Mrinal Kumar Das Gupta FNI (1 September 1923 – 28 November 2005, Kolkata) was an Indian astronomer. He was born in erstwhile Barishal district in present-day Bangladesh. He received his BSc and MSc degrees in physics from Dhaka University in 1944 and 1945 respectively. Later he joined the department of Radio Physics and Electronics of the University of Calcutta as a researcher.

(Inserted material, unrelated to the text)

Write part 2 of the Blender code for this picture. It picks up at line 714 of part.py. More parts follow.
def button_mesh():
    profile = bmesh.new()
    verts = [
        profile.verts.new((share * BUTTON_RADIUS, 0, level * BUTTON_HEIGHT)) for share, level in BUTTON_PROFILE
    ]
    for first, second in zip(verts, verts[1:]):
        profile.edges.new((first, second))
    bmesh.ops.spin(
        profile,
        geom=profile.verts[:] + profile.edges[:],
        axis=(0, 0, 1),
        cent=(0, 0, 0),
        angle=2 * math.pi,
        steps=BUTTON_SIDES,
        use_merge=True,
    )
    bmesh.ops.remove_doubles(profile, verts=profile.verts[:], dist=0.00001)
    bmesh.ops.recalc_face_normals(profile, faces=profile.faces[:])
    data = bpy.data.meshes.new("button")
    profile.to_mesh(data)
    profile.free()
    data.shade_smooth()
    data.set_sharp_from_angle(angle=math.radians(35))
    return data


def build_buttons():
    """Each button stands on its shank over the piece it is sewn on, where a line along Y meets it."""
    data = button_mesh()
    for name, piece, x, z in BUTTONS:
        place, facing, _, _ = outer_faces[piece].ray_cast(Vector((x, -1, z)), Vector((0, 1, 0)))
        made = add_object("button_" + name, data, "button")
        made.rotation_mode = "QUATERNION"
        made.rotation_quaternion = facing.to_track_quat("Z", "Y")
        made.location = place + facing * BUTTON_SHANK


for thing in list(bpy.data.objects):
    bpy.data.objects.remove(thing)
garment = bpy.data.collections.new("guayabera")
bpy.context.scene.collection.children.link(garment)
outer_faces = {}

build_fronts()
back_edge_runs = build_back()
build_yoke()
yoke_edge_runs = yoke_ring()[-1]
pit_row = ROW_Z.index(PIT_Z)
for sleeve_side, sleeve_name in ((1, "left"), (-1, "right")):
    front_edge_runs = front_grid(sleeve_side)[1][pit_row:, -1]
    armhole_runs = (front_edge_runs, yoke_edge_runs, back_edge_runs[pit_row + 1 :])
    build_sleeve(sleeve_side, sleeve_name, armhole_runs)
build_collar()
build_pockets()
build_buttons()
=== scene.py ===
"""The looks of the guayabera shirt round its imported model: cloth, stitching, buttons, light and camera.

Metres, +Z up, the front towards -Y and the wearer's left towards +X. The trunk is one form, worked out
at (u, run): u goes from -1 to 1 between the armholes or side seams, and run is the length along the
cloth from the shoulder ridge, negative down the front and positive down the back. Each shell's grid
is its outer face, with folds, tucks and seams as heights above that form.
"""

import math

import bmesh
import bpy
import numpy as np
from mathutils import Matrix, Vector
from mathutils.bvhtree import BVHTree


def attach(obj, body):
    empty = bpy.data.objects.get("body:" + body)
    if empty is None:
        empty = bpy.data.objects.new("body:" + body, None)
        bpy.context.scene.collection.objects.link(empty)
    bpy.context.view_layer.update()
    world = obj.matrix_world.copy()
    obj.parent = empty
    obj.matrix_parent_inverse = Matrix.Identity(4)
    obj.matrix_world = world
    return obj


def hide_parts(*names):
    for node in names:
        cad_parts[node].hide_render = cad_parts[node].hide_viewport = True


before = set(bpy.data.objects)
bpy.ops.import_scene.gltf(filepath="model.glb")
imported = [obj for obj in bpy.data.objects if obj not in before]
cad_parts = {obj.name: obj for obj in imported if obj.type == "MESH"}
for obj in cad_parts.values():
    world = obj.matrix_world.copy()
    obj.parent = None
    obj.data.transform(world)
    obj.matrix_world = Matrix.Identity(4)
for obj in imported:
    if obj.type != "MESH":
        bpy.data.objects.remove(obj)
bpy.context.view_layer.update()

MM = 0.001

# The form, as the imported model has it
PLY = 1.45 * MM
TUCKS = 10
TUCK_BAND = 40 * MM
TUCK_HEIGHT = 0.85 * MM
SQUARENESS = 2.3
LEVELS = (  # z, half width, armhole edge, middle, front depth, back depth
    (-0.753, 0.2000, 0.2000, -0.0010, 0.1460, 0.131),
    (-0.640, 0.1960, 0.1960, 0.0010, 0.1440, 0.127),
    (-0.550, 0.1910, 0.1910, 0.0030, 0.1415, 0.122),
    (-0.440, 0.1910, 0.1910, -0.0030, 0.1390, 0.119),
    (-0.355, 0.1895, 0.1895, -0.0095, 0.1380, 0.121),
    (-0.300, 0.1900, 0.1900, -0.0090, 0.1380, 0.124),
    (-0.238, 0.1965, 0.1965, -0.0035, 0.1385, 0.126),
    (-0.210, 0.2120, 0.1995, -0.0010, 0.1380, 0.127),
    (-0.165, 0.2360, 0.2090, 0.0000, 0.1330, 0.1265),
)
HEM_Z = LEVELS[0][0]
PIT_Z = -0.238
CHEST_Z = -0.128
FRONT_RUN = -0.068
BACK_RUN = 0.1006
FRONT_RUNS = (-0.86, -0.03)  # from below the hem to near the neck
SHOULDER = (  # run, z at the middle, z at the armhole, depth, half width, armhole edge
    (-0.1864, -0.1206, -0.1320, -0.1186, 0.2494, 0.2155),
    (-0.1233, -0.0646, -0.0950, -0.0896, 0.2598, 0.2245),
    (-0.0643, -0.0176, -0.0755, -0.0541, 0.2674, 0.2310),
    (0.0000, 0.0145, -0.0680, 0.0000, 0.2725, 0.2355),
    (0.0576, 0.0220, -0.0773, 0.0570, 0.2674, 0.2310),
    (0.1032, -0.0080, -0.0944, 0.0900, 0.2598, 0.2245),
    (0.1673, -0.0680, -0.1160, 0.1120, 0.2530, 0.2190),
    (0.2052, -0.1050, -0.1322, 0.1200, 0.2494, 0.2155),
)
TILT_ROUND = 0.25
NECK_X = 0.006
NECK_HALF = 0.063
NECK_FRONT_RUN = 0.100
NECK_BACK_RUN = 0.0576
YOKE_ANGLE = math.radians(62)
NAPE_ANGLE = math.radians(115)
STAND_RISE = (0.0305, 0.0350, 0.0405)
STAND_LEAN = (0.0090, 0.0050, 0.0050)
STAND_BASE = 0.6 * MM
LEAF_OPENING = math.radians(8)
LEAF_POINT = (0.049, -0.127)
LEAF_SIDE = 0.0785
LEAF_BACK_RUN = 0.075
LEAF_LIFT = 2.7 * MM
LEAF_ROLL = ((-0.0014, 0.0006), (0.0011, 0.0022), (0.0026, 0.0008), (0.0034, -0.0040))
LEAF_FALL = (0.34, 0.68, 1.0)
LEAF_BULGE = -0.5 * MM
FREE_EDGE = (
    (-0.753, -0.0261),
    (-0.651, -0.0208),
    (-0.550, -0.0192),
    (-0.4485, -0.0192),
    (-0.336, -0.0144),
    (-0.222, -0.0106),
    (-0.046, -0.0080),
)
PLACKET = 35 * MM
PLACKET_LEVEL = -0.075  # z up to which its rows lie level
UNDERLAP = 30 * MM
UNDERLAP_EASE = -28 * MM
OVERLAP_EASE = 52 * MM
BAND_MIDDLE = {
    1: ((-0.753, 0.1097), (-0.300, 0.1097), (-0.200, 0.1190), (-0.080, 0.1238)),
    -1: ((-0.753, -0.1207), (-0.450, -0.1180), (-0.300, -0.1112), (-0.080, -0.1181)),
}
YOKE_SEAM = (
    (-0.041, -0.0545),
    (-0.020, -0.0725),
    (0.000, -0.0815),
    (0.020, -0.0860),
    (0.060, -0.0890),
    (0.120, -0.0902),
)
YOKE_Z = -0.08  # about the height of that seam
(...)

In 1954, he obtained his Ph.D. from the University of Manchester. Later he became the head of the department of the Institute of Radio Physics and Electronics at Calcutta University. Das Gupta worked with Robert Hanbury Brown and Roger Jennison, in building the first intensity interferometers at radio wavelength in the early 1950s and measured the apparent angular structures of two radio sources, Cygnus A and Cassiopeia A. Das Gupta was elected as a Fellow of the National Academy of Science in 1974 by the Indian National Science Academy, New Delhi and as a Fellow of the Academy of Science by the Indian Academy of Sciences, Bangalore. He was also the member of the now-infamous committee that investigated Dr. Subhash Mukhopadhyay who created the world's second and India's first child using in-vitro fertilisation. He died on 28 November 2005 in Kolkata.